A mother gave the usual advice about oral hygiene when her adult child developed a cavity: brush teeth, floss regularly, use fluoride and visit the dentist. The problem? The kid is a dental hygienist.

A man instructed his sister on how to hold his newborn daughter. His sister was an ob/gyn nurse with three kids of her own.

Easier Said Than Done

A dad told his kid, who was coughing, to just “stop it.” Yeah, like that’s going to work.

Old Wives’ Tales

A grandmother suggested whiskey for everything…including constipation. So, what’s the whiskey supposed to do, make you forget you are sick? It could make you even worse. And how will you feel in the morning?

Pass the Blame

This is a really stupid one. A mother chewed out her adult daughter when the daughter complained about needing dental work that would cost thousands of dollars. The mother said that she should have consumed more milk and taken more Vitamin C as a kid. The necessary dental work was actually due to the mother’s negligence. She neglected to take her daughter to the dentist for most of her childhood (age 8 to 18). I sure hope stupidity isn’t contagious.

2952129288 a9e0bce838, Guest Expressed: Ridiculous, Unsolicited Family Health Advice

License: Creative Commons (Image Source)

And You Think You Know Me

Then there was a famous burger restaurant that had an outbreak of E. Coli that made a large number of people sick. A concerned mother and father called their son who lived in the area and warned him not to eat at the establishment. The son had been a vegetarian for years. So, where’s the beef in that?

Do as I Don’t

A very obese, alcoholic mother tries to tell her child what not to eat and warns of the negative effects of heavy drinking. Um, does she really expect the child listen to what she says? Her actions sure are screaming something different.

What Did You Say?

A mother’s advice for dry lips: baby oil in the belly button. Is it supposed to work its way to the lips by osmosis or something?  I don’t think that too many people are flexible enough to transfer that baby oil to their lips any other way…well, maybe a contortionist.  Somehow, I don’t think this one’s going to work.

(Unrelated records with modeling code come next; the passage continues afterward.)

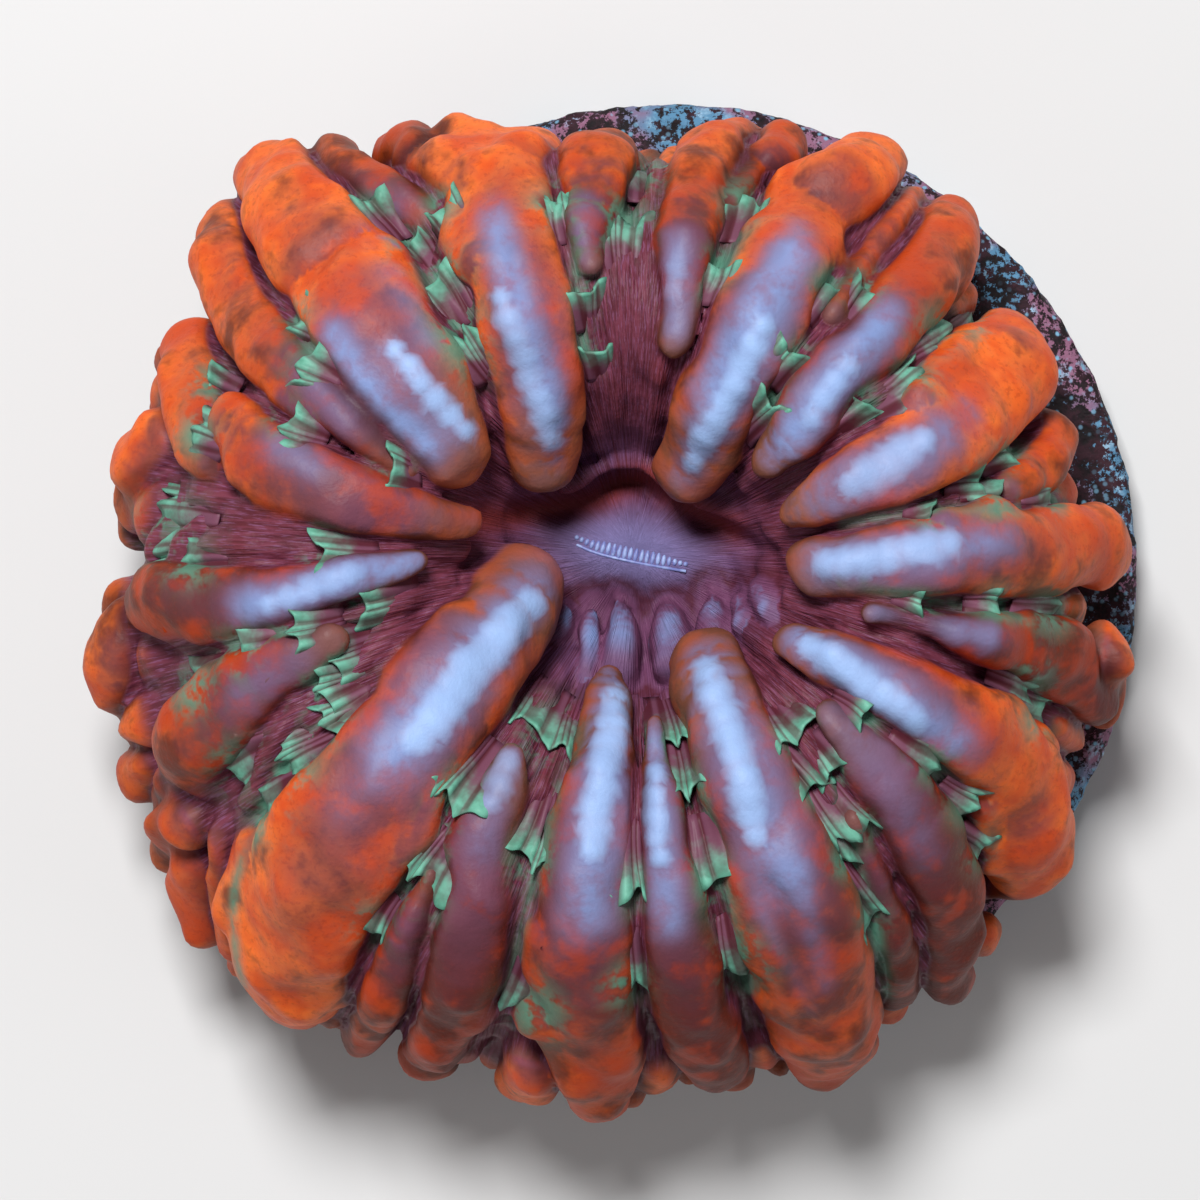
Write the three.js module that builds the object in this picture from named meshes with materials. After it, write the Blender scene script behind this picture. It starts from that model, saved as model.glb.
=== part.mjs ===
// A fleshy solitary coral polyp, swollen with water, sitting on a round ceramic frag disc.
// Millimetres, +Z up. The origin is the middle of the disc's flat underside.
// Bearings are in degrees about the mouth: 0 is +X, 90 is +Y.

import * as THREE from 'three';
import { mergeVertices } from 'three/addons/utils/BufferGeometryUtils.js';

// Driving dimensions
const DISC_RADIUS = 28.5;
const DISC_THICKNESS = 5;
const DISC_CHAMFER = 0.8;
const DISC_SIDES = 48;
const SEAT_GAP = 0.3;
const FOOT = DISC_THICKNESS + SEAT_GAP;

const MOUTH = new THREE.Vector2(-2, 1.3);
const BODY_CENTRE = new THREE.Vector2(-4.4, -2.0);
const BODY_RADIUS = 29.5;
const TYPICAL_LOBE = 2.5;
const LIFT_PER_WIDTH = 0.35;
const LOBE_CREASE = 0.5;
const ROOT_FILLET = 1.6;

// Faceting of the skin: how finely it is divided, and how it is shared out.
// Each pair is an angle down from straight up, on the even sphere and as seen from the heart of the body.
const SKIN_DETAIL = 20;
const SKIN_SHARE = [[0, 0], [40, 35], [92, 66], [152, 102], [180, 180]];
const HEART = new THREE.Vector3(-3.2, -0.4, 12);
const SKIN_START = 70;
const BEADS_PER_SPAN = 4;
const RELAX_ROUNDS = 10;
const RELAX_STEP = 0.4;

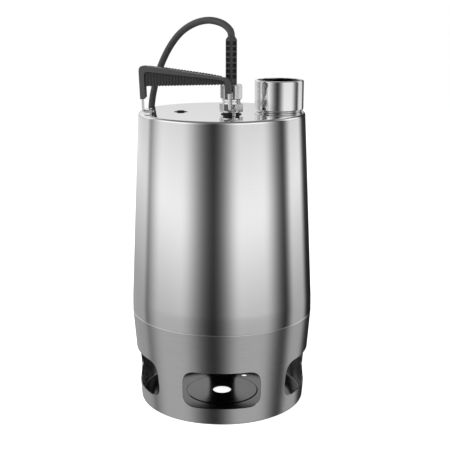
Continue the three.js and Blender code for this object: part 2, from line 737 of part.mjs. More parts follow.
function cableTail() {
  const { x, y, height, turnRadius } = COIL;
  const onTop = height + GAP + CABLE_RADIUS;
  const around = (angle, radius, z) =>
    point(x + radius * Math.cos(degrees(angle)), y + radius * Math.sin(degrees(angle)), z);
  const into = point(0, 0, 2).applyMatrix4(plugTurn);
  const before = point(0, 0, -14).applyMatrix4(plugTurn);
  before.z = Math.max(before.z, onTop + 0.2);
  const route = new THREE.CatmullRomCurve3([
    around(183, turnRadius, onTop - 0.6),
    around(165, turnRadius - 2, onTop),
    around(150, turnRadius - 7, onTop),
    around(130, turnRadius - 12, onTop + 0.2),
    around(110, turnRadius - 15, onTop + 0.2),
    before,
    into,
  ], false, 'centripetal');
  const plugSpace = new THREE.CylinderGeometry(12, 12, 30, SMALL);
  plugSpace.rotateX(Math.PI / 2);
  plugSpace.translate(0, 0, 15 - GAP);
  plugSpace.applyMatrix4(plugTurn);
  return bar(route, CABLE_RADIUS, 8, 16).subtract(coilRing(GAP)).subtract(solid(plugSpace));
}

function plugBody() {
  const { head, headFrom, tail, length } = PLUG;
  const geometry = new THREE.LatheGeometry([
    new THREE.Vector2(0, 0), new THREE.Vector2(tail, 0), new THREE.Vector2(tail + 1, 12),
    new THREE.Vector2(head - 5, 30), new THREE.Vector2(head, headFrom), new THREE.Vector2(head, length),
    new THREE.Vector2(0, length),
  ], SMALL);
  geometry.rotateX(Math.PI / 2);
  geometry.applyMatrix4(plugTurn);
  return solid(geometry);
}

function plugPin(side) {
  const { length, pin, pinLength, pinSpread } = PLUG;
  const geometry = new THREE.CylinderGeometry(pin, pin, pinLength, 12);
  geometry.rotateX(Math.PI / 2);
  geometry.translate(0, side * pinSpread, length + GAP + pinLength / 2);
  geometry.applyMatrix4(plugTurn);
  return solid(geometry);
}

// ---- The assembly ----
add('pump_sleeve', pumpSleeve(), 'polished');
add('discharge_socket', dischargeSocket(), 'polished');
add('inlet_strainer', inletStrainer(), 'satin');
add('pump_housing', pumpHousing(), 'plastic');
add('housing_o_ring', oRing(O_RING.pitch, O_RING.section, O_RING.z, ROUND), 'rubber');
add('guide_vane_ring', guideVaneRing(), 'plastic');
add('seal_cover', sealCover(), 'steel');
for (let i = 0; i < SCREW.count; i += 1) {
  add(`bracket_screw_${i + 1}`, coverScrew(SCREW, ...screwPlace(i)), 'steel');
}
add('oil_screw', coverScrew(OIL_SCREW, OIL_SCREW.x, OIL_SCREW.y), 'brass');
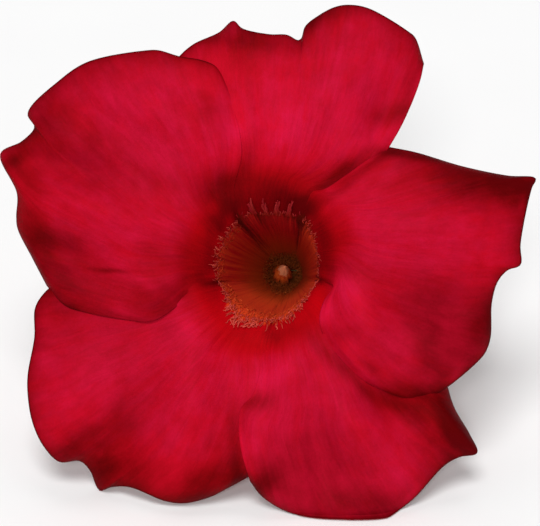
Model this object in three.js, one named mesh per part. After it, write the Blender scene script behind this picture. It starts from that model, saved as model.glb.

Said the blind man to the deaf dog over the phone

Parents of a deaf child, when having to repeat something (because hearing aids don‘t help 100%): “listen harder, or use your ears.” Um, ok….how do I use them when they don’t work?

You probably have experienced similar entertaining health advice from family.  The next time someone offers you unwanted advice, smile politely and resist the urge to go bang your head against the wall. You might give yourself a headache, and someone will inevitably give you advice for that too.

References: This Reddit thread.

Chris Turberville-Tully works with the International Team For Implantology (ITI) which offers dental implant courses.

Leave a comment, get a reply. That's how I roll.

  6 Responses to “Guest Expressed: “Ridiculous, Unsolicited Family Health Advice””

Comments (6)
  1. “A dad told his kid, who was coughing, to just ‘stop it.'”—That’s a good one. If only we could tell our pain or our urinary tract burning or our developing pustules to “Just stop it!”

     
    • Actually I am thinking of looking further into the “stop it” branch of medical research. Imagine the opportunities for non-invasive surgery? Appendix acting up? “Stop it!” Broken bone refuses to grow back together? “Stop it!” Possibilities are truly endless here!

       
  2. Readers Digest says sex is good for a headache. ( It may not work, but worth the try)

    I love it when my sister, who is trained in nothing, gives medical advice to her RN daughter??